A significant portion of the United Methodist Church membership in America finds the current position regarding this aspect of sexual ethics utterly incomprehensible. This portion is not evenly weighted throughout the church, however. Greater percentages of the episcopacy and top leaders of the denomination and its institutions find our official teaching on homosexuality to be incomprehensible than do those who do not have positions of power. Also, clergy are more likely to find our position incomprehensible than are laity. It is largely this differential that has led to the reality that our official position has rarely been taught, defended, or developed in many of our churches. It is not surprising that a position that is rarely taught, defended, or developed becomes incomprehensible, especially when the culture as a whole is moving in the opposite direction.
Our declared position on war is equally incomprehensible, though to different people. I haven’t seen surveys of our UM population in America, but I would guess that the variance among those who hold and those who reject our position on the incompatibility of war with Christian teaching is close to being opposite to that of our position on homosexuality. In other words, laity are more likely to find our position incomprehensible than those who inhabit the upper reaches of the church hierarchy.

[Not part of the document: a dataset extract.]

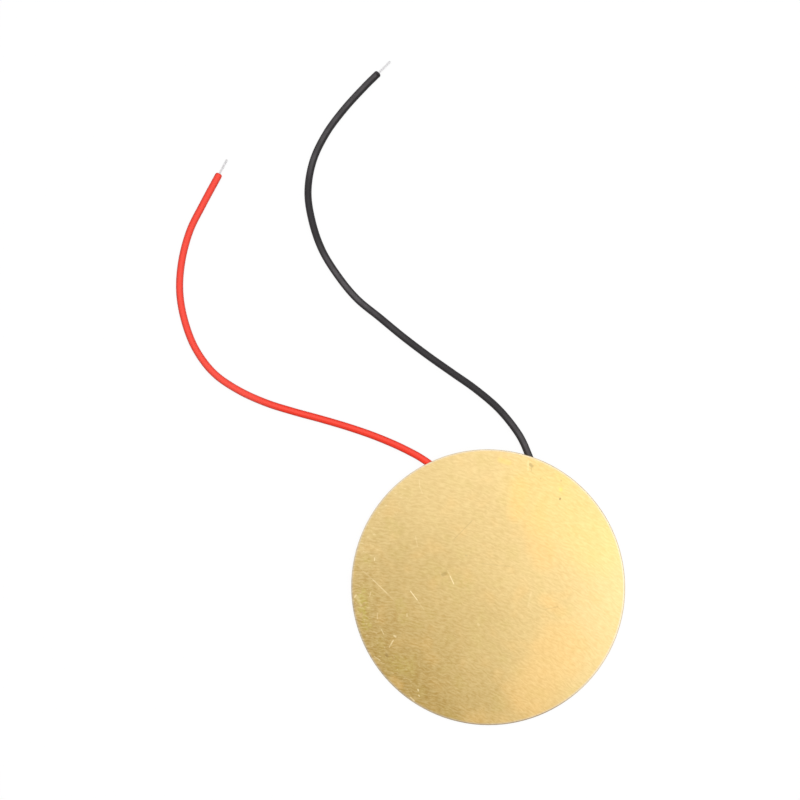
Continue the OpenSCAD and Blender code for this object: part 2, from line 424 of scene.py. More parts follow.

If we look at Jesus, our position on war seems entirely comprehensible. Jesus talks about “turning the other cheek.” More than that, when Jesus is threatened, arrested, attacked, and even killed, he does nothing to defend himself. Jesus in the Gospels is clearly depicted as a practitioner of nonviolence.
What about Jesus’ followers? How did Paul, for example, handle the dangers that his churches faced from their enemies? Did he say something like, “Make sure your security teams are well-armed, so that if any violent evil people come into your midst and try to kill or injure people, you will be ready to ‘put them down’?” That makes sense to us. We look at recent church shootings, for example. A man with a gun wants to kill people. An armed and prepared defender of the defenseless steps up and with a single shot saves the congregation. It makes perfect sense, this instance of using power to defend the weak. It’s incomprehensible that this could be wrong.
Unlike the issue of homosexuality, the BOD gives us more maneuvering room on this issue. Rejecting war as “incompatible with the teaching and example of Christ” is not the same as rejecting “self defense” or “defense of the weak” as incompatible with Christian teaching.
From what I see, we look at war – at least our wars – as justifiable extensions of the same principles we use when arming “guardians” in our churches. Killing Iranian General Suliemani, for example, is justifiable because he was an evil man bent on killing many innocent people. Bad war, non-Jesus-style war, would be wars like he perpetrated; or wars like Russia engages in with Ukraine.
Scripture also gives us more of an out when it comes to justifying war. All we have to do is look at God’s chosen people, Israel, in the Old Testament. Their wars were not only justifiable, but were also commanded by God. If God can desire his people to go to war in times of threat in the Old Testament, surely it must be justifiable for his people to go to war now when we’re threatened. It’s incomprehensible that our nation not be allowed to defend itself!
There is an obvious asymmetry of action in these two areas. When we teach that “the practice of homosexuality is incompatible with Christian teaching” we are talking about the church and putting limits on what the church does and doesn’t do. When we teach that “War is incompatible with the teachings and example of Christ,” we are putting limits on what another entity, the state, does and doesn’t do. We have no control over the state (though we imagine we have influence). We do have control over the church – well, I take that back. We don’t have control over the church. In its work of legislating the General Conference imagines it has control over the church, but when most of the executive authority of the church finds its teaching incomprehensible (and even immoral), then there is a failure of control.
What are we to make of these two incomprehensible incompatibilities? The obvious solution is to divide so that each segment of the church can be fully aligned with what it finds comprehensible. Looking around the United Methodist Church recently it seems more and more have finally reached this conclusion. It’s time to stop fighting and go our separate ways. I understand that. I feel the relief division offers. (That’s not all I feel. With many others, even many of those working hardest for division, there is also extreme discomfort, unease, pain, and a sense that we’re failing Jesus’ prayer in John 17.)
As we pursue division so that we can be more pure in our alignment with what we think is right, I’m concerned that will find ourselves even more in a place where we are more formed by our culture than by our discipleship to Jesus. Our culture is not monolithic, so it’s easy for us to have factions fighting with each other and yet each in thrall to some division in our culture. Once we divide it’ll be easy for some to just follow the culture in the area of sexuality. Division will also make it easier for some to just follow the culture in the area of war and the use of force. As we’ve done before (I think of 1844), the fact that our divisions mirrors the culture’s divisions, makes it more difficult to speak to that culture and not just echo it with a veneer of religiosity put on top. I don’t see a way around division. But I am praying, and God’s smarter than I am.